* Provided entries

:::::

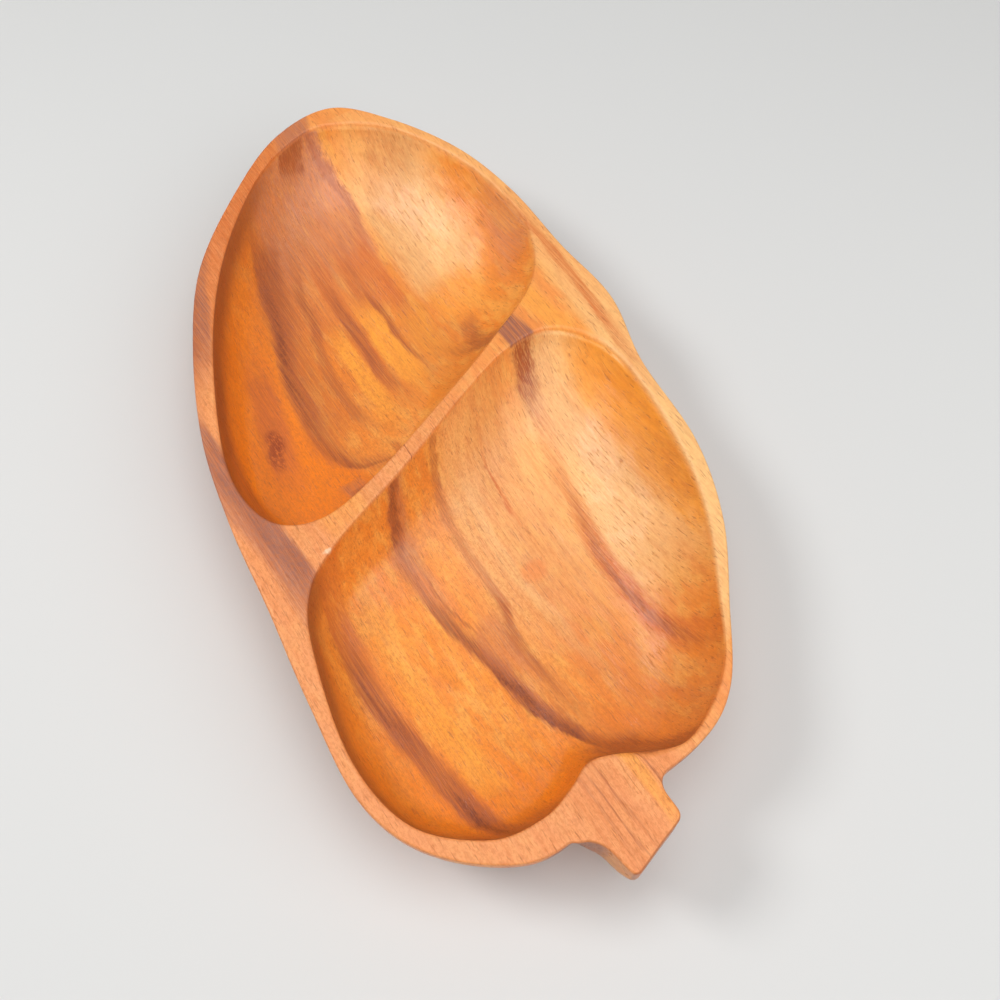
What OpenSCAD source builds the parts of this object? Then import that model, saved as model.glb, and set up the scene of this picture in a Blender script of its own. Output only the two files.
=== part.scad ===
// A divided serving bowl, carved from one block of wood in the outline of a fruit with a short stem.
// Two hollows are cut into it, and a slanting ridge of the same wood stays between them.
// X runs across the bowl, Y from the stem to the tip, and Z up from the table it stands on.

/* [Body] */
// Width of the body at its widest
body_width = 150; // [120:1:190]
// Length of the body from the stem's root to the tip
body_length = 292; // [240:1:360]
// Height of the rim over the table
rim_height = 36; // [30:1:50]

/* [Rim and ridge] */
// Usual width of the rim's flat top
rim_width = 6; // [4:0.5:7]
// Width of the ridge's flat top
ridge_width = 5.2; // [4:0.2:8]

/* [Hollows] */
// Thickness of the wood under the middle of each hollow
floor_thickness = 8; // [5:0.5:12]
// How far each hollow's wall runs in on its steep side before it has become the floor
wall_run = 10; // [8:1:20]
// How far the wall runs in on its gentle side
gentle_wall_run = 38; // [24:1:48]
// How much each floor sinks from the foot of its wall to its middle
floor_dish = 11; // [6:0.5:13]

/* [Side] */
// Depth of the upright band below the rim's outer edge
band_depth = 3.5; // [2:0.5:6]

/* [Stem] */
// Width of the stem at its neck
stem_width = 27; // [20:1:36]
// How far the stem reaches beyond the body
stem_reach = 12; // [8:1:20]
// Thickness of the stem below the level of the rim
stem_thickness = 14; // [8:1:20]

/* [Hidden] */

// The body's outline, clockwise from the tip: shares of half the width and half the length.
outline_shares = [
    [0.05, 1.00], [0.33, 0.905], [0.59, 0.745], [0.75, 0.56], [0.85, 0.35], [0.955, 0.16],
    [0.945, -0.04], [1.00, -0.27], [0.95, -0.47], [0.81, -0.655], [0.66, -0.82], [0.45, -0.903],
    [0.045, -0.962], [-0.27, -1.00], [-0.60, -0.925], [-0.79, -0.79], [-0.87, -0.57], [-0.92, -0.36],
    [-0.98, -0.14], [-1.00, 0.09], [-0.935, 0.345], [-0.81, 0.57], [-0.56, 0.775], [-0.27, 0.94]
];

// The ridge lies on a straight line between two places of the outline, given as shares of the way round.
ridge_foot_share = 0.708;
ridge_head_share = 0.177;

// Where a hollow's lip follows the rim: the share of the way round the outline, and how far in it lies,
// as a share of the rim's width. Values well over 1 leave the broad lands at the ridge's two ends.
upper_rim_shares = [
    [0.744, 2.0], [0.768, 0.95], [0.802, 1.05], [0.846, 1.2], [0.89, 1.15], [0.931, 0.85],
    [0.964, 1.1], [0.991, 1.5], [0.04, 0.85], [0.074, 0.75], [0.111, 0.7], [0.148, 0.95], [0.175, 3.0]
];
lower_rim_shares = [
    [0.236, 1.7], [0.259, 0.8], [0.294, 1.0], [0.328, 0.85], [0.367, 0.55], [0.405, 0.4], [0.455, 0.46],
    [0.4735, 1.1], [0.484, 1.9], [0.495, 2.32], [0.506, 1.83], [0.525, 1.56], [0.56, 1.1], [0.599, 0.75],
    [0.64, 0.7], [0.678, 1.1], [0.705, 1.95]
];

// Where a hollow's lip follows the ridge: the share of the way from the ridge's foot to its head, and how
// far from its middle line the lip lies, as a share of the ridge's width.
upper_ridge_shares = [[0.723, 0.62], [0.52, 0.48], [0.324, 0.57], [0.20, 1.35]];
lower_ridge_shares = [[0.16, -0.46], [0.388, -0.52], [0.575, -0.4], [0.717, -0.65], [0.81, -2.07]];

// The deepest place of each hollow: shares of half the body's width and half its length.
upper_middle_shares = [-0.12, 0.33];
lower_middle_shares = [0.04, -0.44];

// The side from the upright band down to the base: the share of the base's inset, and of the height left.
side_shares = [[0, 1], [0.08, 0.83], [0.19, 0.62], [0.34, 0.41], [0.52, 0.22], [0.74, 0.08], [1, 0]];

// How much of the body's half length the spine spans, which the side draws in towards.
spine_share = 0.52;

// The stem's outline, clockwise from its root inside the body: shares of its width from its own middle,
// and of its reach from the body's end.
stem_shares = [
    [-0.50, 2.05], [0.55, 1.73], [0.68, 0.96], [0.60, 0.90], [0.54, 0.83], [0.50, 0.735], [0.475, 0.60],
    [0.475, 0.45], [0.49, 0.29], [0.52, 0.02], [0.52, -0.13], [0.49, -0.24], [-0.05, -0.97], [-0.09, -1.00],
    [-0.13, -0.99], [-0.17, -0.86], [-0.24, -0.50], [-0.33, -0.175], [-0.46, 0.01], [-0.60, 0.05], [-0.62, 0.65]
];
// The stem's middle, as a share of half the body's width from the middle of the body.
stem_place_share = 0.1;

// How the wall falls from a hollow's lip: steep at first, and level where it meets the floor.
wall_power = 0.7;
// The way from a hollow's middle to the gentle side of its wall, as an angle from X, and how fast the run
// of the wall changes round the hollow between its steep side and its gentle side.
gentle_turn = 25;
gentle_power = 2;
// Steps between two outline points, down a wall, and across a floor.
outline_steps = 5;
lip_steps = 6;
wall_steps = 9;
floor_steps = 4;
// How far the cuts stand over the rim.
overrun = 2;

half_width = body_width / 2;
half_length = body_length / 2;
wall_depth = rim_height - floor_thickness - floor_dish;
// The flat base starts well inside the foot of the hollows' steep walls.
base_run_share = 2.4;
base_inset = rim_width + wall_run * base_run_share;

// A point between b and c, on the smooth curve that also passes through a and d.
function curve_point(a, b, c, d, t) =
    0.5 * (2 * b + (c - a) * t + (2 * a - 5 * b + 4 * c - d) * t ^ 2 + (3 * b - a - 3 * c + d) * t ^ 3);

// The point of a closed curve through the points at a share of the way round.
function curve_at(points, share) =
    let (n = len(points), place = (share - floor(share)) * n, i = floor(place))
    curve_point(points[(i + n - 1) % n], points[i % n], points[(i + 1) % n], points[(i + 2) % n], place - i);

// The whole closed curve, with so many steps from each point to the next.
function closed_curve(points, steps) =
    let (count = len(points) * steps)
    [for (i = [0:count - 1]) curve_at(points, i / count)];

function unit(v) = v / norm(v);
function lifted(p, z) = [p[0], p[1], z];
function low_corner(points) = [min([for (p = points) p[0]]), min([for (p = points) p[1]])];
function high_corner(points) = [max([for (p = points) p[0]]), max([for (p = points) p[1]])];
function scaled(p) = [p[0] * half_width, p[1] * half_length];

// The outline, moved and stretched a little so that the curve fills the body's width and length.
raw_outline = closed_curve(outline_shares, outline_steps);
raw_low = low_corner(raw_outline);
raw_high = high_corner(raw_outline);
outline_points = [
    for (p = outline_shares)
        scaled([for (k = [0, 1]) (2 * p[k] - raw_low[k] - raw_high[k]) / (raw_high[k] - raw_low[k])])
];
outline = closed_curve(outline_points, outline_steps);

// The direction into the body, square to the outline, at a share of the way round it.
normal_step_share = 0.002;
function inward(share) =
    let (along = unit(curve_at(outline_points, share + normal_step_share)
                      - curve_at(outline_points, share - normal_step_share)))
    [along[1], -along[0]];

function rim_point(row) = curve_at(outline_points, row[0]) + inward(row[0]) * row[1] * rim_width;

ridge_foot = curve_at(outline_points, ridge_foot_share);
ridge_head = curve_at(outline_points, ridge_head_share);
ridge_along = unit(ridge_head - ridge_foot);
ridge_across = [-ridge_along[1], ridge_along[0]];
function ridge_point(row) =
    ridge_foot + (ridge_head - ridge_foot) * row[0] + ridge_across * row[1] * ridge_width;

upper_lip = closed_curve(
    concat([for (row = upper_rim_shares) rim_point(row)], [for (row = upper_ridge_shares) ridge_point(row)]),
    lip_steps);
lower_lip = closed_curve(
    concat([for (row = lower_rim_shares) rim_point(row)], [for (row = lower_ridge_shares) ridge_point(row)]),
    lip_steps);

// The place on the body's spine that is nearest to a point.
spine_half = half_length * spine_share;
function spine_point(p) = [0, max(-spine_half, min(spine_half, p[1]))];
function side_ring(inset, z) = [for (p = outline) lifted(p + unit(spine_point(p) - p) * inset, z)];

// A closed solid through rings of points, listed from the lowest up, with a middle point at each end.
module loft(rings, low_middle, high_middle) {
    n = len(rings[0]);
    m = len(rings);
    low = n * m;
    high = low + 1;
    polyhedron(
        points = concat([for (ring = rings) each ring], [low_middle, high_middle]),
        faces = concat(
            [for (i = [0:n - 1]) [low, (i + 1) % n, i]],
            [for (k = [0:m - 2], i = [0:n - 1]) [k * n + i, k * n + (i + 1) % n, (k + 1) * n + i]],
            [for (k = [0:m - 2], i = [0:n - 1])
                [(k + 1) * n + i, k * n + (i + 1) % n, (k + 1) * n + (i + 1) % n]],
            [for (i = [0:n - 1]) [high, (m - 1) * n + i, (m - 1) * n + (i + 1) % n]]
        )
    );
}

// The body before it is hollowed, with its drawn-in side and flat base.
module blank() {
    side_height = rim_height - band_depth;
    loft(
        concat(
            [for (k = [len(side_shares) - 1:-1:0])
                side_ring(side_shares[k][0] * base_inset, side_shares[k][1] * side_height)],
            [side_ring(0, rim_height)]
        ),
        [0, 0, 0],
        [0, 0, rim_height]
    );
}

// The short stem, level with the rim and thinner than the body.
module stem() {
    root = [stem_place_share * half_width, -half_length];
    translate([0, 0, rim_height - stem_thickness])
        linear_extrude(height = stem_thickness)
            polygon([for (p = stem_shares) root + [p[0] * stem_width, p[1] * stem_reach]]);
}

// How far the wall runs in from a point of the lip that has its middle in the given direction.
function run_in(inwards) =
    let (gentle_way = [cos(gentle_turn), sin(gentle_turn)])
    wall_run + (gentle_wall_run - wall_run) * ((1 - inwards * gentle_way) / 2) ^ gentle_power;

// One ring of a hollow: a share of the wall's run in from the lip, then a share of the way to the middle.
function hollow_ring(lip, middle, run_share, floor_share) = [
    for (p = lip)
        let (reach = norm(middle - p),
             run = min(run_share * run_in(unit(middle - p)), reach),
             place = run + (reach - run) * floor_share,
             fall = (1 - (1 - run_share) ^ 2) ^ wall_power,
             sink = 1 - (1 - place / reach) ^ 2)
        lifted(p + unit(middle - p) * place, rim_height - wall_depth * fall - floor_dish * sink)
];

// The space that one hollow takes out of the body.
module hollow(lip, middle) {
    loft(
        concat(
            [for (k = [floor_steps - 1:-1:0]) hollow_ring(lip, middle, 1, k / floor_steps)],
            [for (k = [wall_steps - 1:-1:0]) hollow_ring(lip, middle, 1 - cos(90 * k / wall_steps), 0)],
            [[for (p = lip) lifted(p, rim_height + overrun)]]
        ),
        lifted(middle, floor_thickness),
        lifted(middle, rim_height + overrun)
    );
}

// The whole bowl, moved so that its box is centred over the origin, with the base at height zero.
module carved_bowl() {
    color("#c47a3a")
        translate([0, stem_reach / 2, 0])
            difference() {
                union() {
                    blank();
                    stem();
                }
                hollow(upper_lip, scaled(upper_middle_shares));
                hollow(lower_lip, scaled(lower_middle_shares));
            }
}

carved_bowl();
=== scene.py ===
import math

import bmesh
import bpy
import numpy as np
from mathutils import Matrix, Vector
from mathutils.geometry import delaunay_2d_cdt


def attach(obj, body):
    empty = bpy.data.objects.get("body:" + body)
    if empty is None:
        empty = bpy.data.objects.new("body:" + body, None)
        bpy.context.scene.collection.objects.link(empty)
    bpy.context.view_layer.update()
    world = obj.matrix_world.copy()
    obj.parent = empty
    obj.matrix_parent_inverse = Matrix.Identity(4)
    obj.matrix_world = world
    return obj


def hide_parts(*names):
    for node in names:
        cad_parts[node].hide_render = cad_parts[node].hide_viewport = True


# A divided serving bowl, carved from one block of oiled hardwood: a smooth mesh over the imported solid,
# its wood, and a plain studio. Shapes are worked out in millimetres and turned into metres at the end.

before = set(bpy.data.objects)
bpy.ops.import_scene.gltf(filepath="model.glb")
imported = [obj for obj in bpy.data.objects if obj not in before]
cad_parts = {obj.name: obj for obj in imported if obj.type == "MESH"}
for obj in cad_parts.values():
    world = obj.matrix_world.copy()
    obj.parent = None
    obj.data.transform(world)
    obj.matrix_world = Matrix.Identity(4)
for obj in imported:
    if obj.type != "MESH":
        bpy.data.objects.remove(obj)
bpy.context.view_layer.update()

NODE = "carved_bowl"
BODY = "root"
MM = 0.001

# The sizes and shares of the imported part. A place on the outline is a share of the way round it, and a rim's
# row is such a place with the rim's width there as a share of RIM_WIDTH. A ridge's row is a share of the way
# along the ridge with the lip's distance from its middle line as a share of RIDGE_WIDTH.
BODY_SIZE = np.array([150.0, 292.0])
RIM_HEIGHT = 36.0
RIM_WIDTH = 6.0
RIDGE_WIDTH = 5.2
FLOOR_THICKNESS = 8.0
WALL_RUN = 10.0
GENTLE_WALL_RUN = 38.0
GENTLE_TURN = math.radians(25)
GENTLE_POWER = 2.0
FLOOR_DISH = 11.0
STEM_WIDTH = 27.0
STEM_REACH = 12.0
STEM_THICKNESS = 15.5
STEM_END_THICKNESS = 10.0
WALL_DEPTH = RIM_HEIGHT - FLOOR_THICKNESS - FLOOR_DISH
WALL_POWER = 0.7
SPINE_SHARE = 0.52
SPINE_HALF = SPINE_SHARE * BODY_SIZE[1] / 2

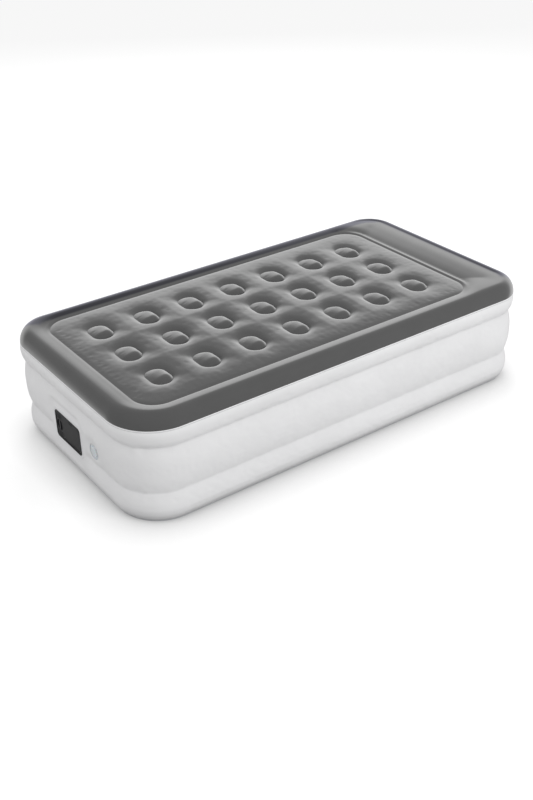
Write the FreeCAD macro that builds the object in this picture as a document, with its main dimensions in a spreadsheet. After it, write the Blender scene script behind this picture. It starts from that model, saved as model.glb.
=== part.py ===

:::::

* Written request
Lines that hold "round" are the ones to copy; find all of them.

* Result
// The ridge lies on a straight line between two places of the outline, given as shares of the way round.
// Where a hollow's lip follows the rim: the share of the way round the outline, and how far in it lies,
// of the wall changes round the hollow between its steep side and its gentle side.
// The point of a closed curve through the points at a share of the way round.
// The direction into the body, square to the outline, at a share of the way round it.
# The sizes and shares of the imported part. A place on the outline is a share of the way round it, and a rim's